Exercise requirements » Everything in the listing below from the line containing "Turn this picture" through the line containing "wheel_r = 305; // [285:1:306]" should be repeated exactly; leave out every other line.
======== Data for this exercise
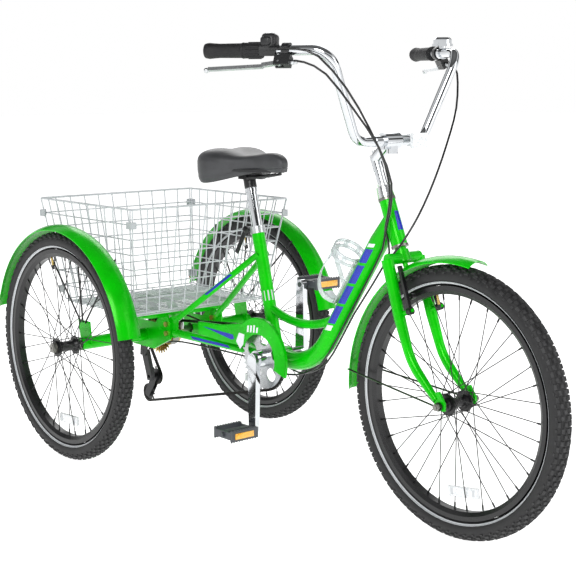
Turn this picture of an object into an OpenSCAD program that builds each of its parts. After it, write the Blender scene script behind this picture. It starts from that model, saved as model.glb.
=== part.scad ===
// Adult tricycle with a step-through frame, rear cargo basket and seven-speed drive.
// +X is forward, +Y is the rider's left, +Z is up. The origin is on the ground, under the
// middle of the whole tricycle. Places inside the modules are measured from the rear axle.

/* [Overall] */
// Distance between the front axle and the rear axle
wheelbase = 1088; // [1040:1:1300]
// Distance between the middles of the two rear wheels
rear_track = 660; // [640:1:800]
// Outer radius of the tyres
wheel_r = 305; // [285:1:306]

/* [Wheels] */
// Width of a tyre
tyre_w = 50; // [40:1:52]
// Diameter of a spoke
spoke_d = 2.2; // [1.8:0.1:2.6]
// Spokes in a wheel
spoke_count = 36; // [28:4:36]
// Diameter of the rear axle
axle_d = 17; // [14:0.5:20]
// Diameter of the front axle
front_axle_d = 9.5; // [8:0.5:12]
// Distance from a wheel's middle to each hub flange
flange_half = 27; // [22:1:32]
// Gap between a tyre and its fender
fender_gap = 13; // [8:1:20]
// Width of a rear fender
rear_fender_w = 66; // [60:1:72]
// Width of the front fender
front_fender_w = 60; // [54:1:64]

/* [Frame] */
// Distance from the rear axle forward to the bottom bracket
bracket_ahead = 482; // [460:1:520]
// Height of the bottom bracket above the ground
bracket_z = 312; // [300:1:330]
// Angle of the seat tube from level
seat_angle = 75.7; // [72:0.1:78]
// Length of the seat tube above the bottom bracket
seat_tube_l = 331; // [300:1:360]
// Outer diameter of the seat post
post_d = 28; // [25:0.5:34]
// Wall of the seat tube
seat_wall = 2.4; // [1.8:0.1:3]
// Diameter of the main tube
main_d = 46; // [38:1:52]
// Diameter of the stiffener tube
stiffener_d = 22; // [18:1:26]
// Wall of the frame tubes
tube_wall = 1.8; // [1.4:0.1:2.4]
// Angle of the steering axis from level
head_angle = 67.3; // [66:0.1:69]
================
======== Data for this exercise
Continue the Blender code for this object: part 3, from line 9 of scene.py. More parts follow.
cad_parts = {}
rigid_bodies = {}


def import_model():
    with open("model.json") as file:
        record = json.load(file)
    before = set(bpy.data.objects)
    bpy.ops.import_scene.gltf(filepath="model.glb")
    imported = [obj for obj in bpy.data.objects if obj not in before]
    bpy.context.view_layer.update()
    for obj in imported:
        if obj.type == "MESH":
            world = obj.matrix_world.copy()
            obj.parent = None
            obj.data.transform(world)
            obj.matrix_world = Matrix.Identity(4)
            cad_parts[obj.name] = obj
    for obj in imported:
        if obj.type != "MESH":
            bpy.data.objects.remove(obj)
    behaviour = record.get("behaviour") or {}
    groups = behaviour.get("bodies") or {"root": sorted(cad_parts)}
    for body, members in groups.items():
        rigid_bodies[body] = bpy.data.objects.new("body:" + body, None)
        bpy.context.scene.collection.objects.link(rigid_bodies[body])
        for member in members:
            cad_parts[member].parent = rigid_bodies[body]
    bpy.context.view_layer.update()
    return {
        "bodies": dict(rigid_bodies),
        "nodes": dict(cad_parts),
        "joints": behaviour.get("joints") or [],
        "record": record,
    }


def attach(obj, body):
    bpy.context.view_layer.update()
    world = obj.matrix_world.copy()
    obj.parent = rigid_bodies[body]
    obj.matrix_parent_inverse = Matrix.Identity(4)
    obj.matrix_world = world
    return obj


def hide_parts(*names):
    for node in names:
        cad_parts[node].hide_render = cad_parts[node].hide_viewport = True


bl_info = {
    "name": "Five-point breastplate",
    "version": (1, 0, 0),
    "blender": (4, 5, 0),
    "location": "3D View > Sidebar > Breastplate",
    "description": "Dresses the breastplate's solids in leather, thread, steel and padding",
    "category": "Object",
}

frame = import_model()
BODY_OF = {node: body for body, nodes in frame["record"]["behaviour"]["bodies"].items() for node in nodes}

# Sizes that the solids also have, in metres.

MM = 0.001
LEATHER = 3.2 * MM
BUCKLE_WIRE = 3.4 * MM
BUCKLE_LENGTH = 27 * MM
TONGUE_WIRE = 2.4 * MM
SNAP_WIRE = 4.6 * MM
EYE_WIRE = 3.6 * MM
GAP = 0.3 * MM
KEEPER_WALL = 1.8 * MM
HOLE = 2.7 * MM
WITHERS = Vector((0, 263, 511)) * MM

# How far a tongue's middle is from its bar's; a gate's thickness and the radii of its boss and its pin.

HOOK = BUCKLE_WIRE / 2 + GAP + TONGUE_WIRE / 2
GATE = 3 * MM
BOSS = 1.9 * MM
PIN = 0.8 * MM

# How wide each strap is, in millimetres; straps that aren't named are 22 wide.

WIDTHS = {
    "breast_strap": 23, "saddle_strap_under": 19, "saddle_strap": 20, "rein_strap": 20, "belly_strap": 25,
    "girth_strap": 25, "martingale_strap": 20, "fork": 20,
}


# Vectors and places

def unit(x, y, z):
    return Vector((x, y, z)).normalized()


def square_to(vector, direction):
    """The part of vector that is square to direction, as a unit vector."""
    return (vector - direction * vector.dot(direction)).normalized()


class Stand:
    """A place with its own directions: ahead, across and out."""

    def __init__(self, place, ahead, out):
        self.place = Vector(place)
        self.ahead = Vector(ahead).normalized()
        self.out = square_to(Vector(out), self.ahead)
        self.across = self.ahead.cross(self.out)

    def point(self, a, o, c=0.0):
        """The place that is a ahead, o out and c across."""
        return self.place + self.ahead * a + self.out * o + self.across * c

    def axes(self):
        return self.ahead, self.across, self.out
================
Solution »
Turn this picture of an object into an OpenSCAD program that builds each of its parts. After it, write the Blender scene script behind this picture. It starts from that model, saved as model.glb.
=== part.scad ===
// Adult tricycle with a step-through frame, rear cargo basket and seven-speed drive.
// +X is forward, +Y is the rider's left, +Z is up. The origin is on the ground, under the
// middle of the whole tricycle. Places inside the modules are measured from the rear axle.

/* [Overall] */
// Distance between the front axle and the rear axle
wheelbase = 1088; // [1040:1:1300]
// Distance between the middles of the two rear wheels
rear_track = 660; // [640:1:800]
// Outer radius of the tyres
wheel_r = 305; // [285:1:306]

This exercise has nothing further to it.